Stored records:
----

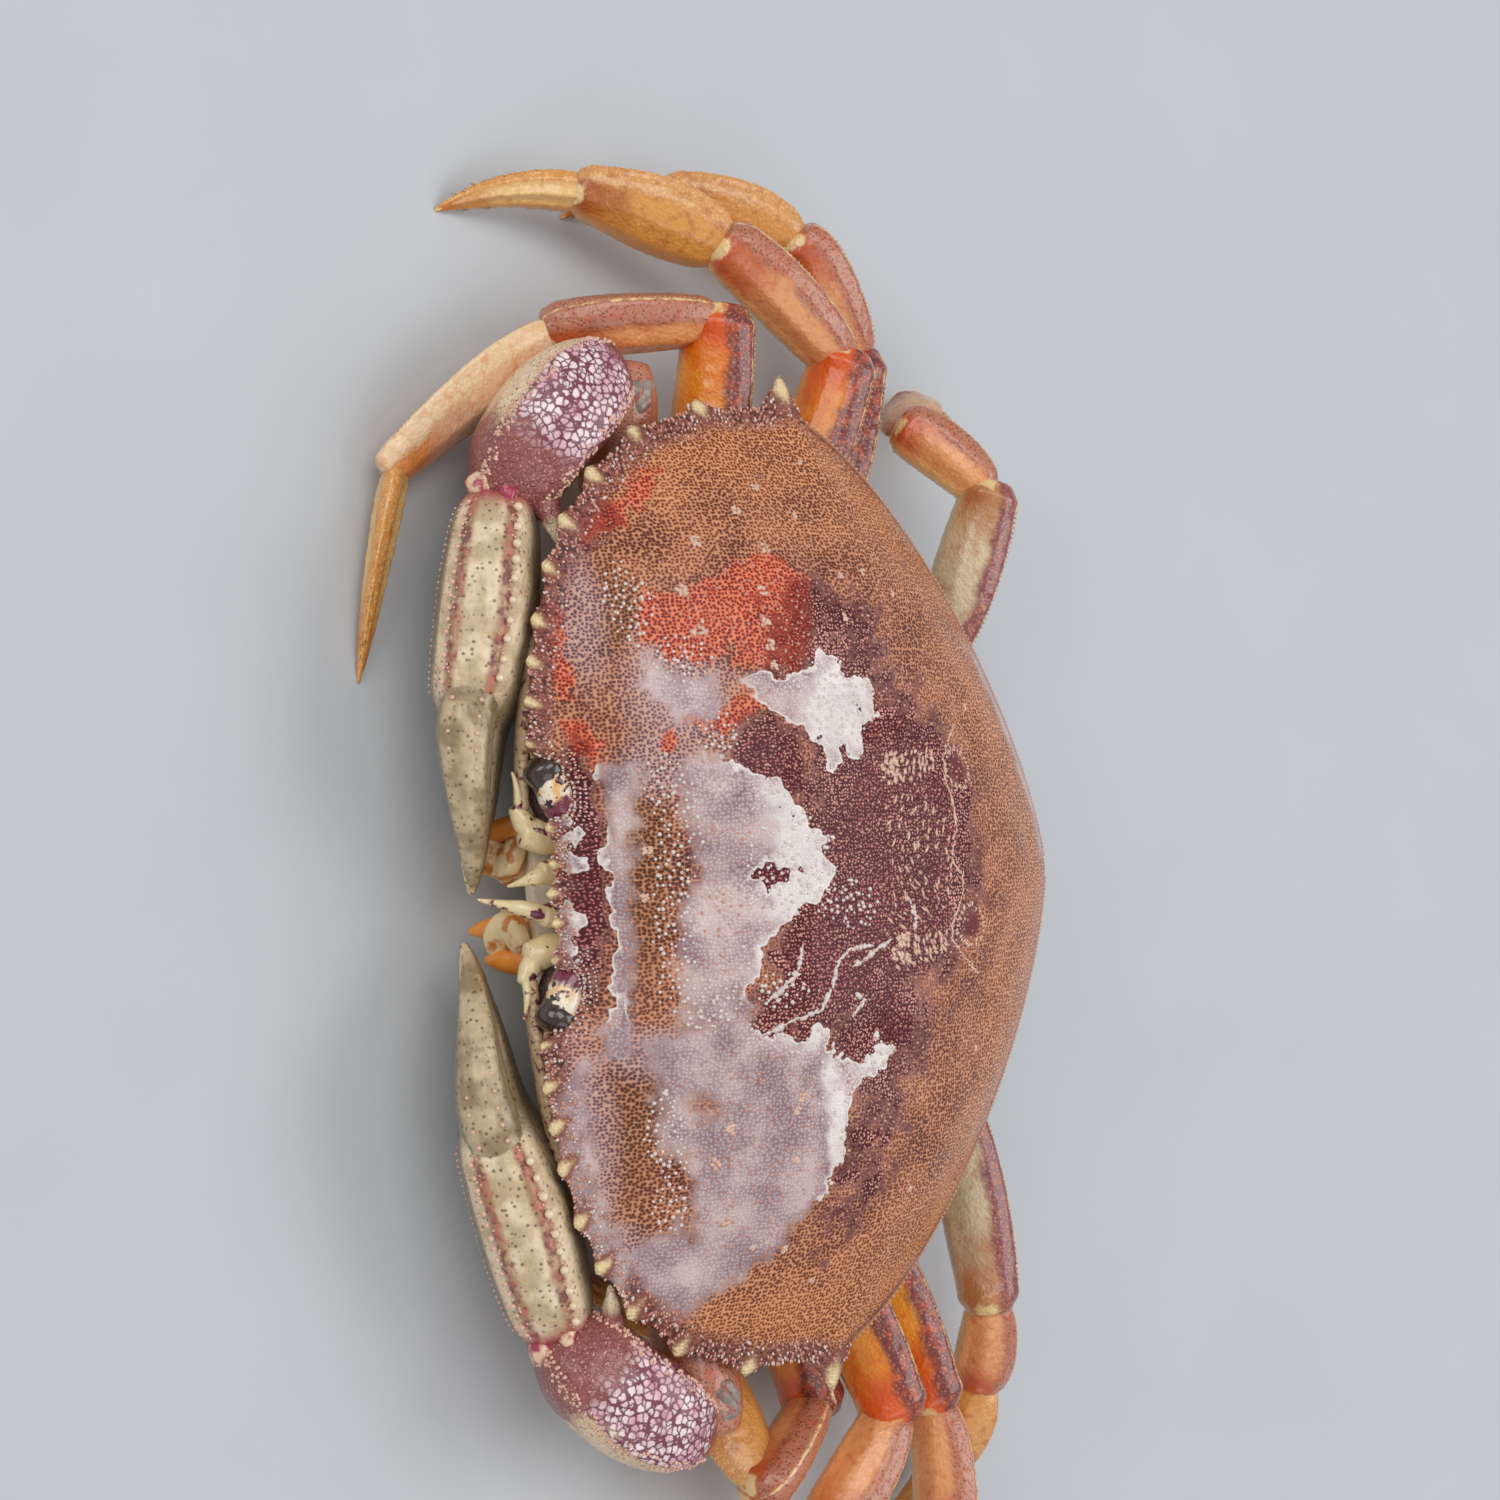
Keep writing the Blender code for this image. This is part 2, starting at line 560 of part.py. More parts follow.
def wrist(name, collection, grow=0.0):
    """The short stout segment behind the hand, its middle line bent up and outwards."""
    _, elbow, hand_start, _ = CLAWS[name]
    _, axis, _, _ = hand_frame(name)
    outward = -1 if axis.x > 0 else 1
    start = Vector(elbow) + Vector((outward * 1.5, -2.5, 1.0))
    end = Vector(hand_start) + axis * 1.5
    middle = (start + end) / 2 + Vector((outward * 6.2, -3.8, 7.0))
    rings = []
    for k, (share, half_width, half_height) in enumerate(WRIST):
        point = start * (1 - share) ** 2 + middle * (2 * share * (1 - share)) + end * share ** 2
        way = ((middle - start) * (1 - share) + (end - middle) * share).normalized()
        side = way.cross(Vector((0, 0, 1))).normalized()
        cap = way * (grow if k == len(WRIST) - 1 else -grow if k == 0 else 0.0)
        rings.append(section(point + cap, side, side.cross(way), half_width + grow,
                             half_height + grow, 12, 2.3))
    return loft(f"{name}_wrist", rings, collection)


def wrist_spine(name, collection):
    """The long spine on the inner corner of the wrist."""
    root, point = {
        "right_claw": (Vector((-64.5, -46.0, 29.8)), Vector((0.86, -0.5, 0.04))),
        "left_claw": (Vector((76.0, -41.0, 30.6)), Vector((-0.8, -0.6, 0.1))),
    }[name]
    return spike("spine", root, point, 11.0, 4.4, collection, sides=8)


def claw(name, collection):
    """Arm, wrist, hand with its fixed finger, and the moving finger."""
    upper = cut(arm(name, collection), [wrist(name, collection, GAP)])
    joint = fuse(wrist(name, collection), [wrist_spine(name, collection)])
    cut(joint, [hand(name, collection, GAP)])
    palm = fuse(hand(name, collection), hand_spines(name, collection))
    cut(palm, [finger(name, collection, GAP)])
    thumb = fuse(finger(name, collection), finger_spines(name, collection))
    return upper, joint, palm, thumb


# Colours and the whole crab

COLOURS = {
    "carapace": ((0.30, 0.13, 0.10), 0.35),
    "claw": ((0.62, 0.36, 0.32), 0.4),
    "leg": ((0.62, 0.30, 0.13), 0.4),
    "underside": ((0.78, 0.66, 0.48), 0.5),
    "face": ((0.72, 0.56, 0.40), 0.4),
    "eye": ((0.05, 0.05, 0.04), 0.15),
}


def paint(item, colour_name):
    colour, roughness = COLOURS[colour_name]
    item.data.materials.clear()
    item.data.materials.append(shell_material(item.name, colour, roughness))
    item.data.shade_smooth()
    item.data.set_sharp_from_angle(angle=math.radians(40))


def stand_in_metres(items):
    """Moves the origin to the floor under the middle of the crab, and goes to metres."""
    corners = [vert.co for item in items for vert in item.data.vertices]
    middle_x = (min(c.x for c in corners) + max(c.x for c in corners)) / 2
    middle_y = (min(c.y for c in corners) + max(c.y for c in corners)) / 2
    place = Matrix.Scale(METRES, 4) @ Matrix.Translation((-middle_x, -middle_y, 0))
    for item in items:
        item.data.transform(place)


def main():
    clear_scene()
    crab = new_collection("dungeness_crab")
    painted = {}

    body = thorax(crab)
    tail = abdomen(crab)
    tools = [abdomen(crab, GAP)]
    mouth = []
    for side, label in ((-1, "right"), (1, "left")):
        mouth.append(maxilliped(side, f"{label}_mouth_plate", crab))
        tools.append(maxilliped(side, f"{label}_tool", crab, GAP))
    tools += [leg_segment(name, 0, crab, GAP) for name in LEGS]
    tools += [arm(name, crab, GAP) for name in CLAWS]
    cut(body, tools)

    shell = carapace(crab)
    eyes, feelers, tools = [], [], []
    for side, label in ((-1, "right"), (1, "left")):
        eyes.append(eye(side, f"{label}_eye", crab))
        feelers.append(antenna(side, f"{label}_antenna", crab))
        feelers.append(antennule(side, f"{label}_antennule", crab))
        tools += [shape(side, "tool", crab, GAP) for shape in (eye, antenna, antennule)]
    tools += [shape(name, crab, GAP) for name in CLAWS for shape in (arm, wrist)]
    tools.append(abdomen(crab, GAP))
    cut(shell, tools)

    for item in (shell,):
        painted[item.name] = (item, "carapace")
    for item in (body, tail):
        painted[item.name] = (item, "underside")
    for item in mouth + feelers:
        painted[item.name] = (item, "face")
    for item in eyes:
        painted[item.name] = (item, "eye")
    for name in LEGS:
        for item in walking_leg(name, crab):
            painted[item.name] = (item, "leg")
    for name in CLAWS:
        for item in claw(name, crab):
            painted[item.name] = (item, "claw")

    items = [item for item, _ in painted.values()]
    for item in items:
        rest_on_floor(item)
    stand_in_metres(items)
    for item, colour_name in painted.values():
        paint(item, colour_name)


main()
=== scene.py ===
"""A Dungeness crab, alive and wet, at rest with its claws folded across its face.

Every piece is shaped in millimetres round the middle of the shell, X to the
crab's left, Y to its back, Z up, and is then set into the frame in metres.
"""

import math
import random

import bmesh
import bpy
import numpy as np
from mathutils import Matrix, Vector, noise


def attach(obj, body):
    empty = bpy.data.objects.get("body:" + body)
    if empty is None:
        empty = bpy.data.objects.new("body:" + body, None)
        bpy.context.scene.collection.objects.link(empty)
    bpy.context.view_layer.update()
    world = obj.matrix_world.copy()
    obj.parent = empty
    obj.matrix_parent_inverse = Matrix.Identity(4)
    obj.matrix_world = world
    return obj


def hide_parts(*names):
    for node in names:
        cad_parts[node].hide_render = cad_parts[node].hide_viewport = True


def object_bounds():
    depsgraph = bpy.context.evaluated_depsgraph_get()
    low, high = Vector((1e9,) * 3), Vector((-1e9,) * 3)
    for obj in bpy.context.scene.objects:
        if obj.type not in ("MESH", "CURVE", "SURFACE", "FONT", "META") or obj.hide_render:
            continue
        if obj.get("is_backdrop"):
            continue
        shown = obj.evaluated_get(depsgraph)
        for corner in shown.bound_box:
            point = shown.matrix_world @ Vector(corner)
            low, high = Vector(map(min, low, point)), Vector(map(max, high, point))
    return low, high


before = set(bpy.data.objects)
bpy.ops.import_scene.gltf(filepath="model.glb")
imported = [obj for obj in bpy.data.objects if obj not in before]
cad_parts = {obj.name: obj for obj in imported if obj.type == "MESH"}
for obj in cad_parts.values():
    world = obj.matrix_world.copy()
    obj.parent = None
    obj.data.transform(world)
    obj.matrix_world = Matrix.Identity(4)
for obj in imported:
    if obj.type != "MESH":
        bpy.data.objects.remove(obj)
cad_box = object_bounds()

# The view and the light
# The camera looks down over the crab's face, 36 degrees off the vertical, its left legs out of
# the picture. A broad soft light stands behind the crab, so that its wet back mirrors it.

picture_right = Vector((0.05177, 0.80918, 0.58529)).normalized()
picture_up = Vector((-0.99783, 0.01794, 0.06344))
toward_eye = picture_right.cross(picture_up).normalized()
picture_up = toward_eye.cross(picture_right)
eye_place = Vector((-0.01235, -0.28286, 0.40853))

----

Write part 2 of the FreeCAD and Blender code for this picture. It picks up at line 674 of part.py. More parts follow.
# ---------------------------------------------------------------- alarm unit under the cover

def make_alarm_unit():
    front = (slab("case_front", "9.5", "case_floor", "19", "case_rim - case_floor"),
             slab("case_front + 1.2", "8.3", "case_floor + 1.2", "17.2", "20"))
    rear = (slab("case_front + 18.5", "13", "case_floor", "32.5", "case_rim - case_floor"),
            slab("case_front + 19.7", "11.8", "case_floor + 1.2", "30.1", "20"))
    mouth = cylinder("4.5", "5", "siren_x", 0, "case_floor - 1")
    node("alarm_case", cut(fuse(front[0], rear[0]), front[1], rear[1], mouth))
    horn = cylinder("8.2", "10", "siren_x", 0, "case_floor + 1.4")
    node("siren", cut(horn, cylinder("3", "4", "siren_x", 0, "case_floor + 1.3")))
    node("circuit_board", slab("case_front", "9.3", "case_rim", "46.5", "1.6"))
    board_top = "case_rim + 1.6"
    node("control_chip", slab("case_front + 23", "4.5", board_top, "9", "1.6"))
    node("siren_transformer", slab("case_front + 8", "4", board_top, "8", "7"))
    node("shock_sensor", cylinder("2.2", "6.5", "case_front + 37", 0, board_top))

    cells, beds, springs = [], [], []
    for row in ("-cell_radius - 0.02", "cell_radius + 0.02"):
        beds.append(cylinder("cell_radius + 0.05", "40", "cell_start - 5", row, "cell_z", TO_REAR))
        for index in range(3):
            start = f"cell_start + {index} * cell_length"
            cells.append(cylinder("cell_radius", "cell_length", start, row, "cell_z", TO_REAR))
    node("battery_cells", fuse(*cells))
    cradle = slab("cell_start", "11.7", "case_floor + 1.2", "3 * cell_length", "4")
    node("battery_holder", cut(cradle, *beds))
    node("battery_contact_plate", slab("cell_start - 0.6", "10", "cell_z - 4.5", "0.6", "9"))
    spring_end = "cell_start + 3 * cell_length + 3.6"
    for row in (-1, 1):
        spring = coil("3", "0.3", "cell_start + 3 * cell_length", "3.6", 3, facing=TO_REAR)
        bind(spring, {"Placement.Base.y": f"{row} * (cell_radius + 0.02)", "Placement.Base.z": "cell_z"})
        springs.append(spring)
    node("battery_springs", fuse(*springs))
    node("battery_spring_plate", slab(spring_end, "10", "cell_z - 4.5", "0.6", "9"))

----

- **TASK GOAL**: Repeat the span of lines that opens with the line holding "imported = [obj" and closes with the line holding "# the picture.", exactly as it stands.

- **TASK SOLUTION**:
imported = [obj for obj in bpy.data.objects if obj not in before]
cad_parts = {obj.name: obj for obj in imported if obj.type == "MESH"}
for obj in cad_parts.values():
    world = obj.matrix_world.copy()
    obj.parent = None
    obj.data.transform(world)
    obj.matrix_world = Matrix.Identity(4)
for obj in imported:
    if obj.type != "MESH":
        bpy.data.objects.remove(obj)
cad_box = object_bounds()

# The view and the light
# The camera looks down over the crab's face, 36 degrees off the vertical, its left legs out of
# the picture. A broad soft light stands behind the crab, so that its wet back mirrors it.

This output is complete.